→ Task statement
Keep only the lines from the top of the listing through the one with "return Value(self, made.outputs[output])", and reproduce them unaltered.

→ Recorded data
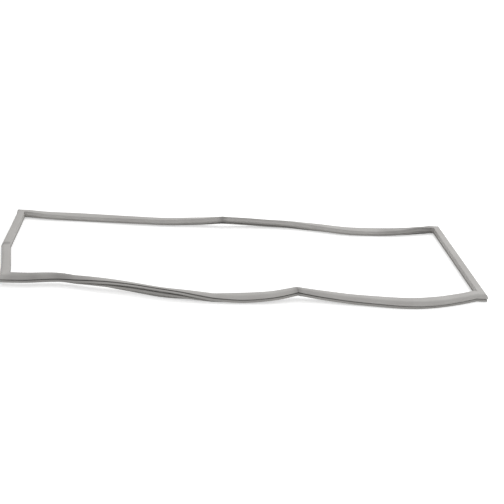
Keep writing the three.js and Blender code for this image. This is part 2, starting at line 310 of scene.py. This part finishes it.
class Finish:
    """A material being put together."""

    def __init__(self, name):
        self.material = bpy.data.materials.new(name)
        self.material.use_nodes = True
        self.tree = self.material.node_tree
        self.tree.nodes.clear()

    def node(self, kind, settings, values, output=0):
        """Adds a node, sets it, fills its sockets by name or number, and gives one output."""
        made = self.tree.nodes.new(kind)
        for name, setting in settings.items():
            if name == "stops":
                self.fill_ramp(made.color_ramp, setting)
            else:
                setattr(made, name, setting)
        for name, value in values.items():
            if isinstance(value, Value):
                self.tree.links.new(value.socket, made.inputs[name])
            else:
                made.inputs[name].default_value = value
        return Value(self, made.outputs[output])

    @staticmethod
    def fill_ramp(ramp, stops):
        for index, (place, shade) in enumerate(stops):
            stop = ramp.elements[index] if index < 2 else ramp.elements.new(place)
            stop.position = place
            stop.color = (shade, shade, shade, 1)

    def ramp(self, factor, stops):
        """A grey ramp from (place, level) stops."""
        return self.node("ShaderNodeValToRGB", {"stops": stops}, {"Fac": factor})

    def mix(self, factor, first, second):
        """A blend of two colours."""
        settings = {"data_type": "RGBA"}
        values = {0: factor, 6: first, 7: second}
        return self.node("ShaderNodeMix", settings, values, output=2)

    def noise(self, vector, scale, detail=2.0, roughness=0.5):
        values = {"Vector": vector, "Scale": scale, "Detail": detail, "Roughness": roughness}
        return self.node("ShaderNodeTexNoise", {}, values)

    def attribute(self, name):
        return self.node("ShaderNodeAttribute", {"attribute_name": name}, {}, output=2)

    def vector(self, x, y, z):
        return self.node("ShaderNodeCombineXYZ", {}, {"X": x, "Y": y, "Z": z})

    def place(self):
        """The point on the object, in metres."""
        return self.node("ShaderNodeTexCoord", {}, {}, output=3)

    def bump(self, height, strength, distance, normal=None):
        values = {"Height": height, "Strength": strength, "Distance": distance}
        if normal:
            values["Normal"] = normal
        return self.node("ShaderNodeBump", {}, values)

    def end(self, shader):
        output = self.tree.nodes.new("ShaderNodeOutputMaterial")
        self.tree.links.new(shader.socket, output.inputs["Surface"])
        return self.material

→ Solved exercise
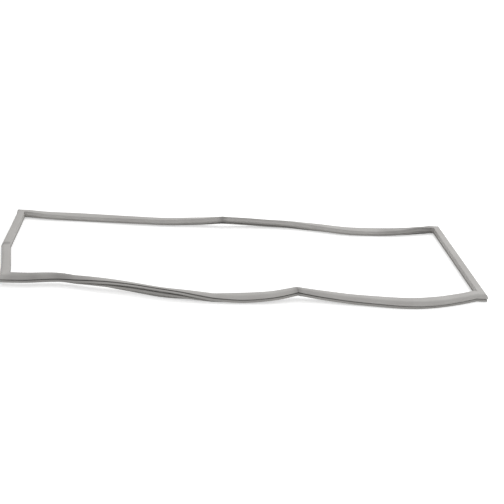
Keep writing the three.js and Blender code for this image. This is part 2, starting at line 310 of scene.py. This part finishes it.
class Finish:
    """A material being put together."""

    def __init__(self, name):
        self.material = bpy.data.materials.new(name)
        self.material.use_nodes = True
        self.tree = self.material.node_tree
        self.tree.nodes.clear()

    def node(self, kind, settings, values, output=0):
        """Adds a node, sets it, fills its sockets by name or number, and gives one output."""
        made = self.tree.nodes.new(kind)
        for name, setting in settings.items():
            if name == "stops":
                self.fill_ramp(made.color_ramp, setting)
            else:
                setattr(made, name, setting)
        for name, value in values.items():
            if isinstance(value, Value):
                self.tree.links.new(value.socket, made.inputs[name])
            else:
                made.inputs[name].default_value = value
        return Value(self, made.outputs[output])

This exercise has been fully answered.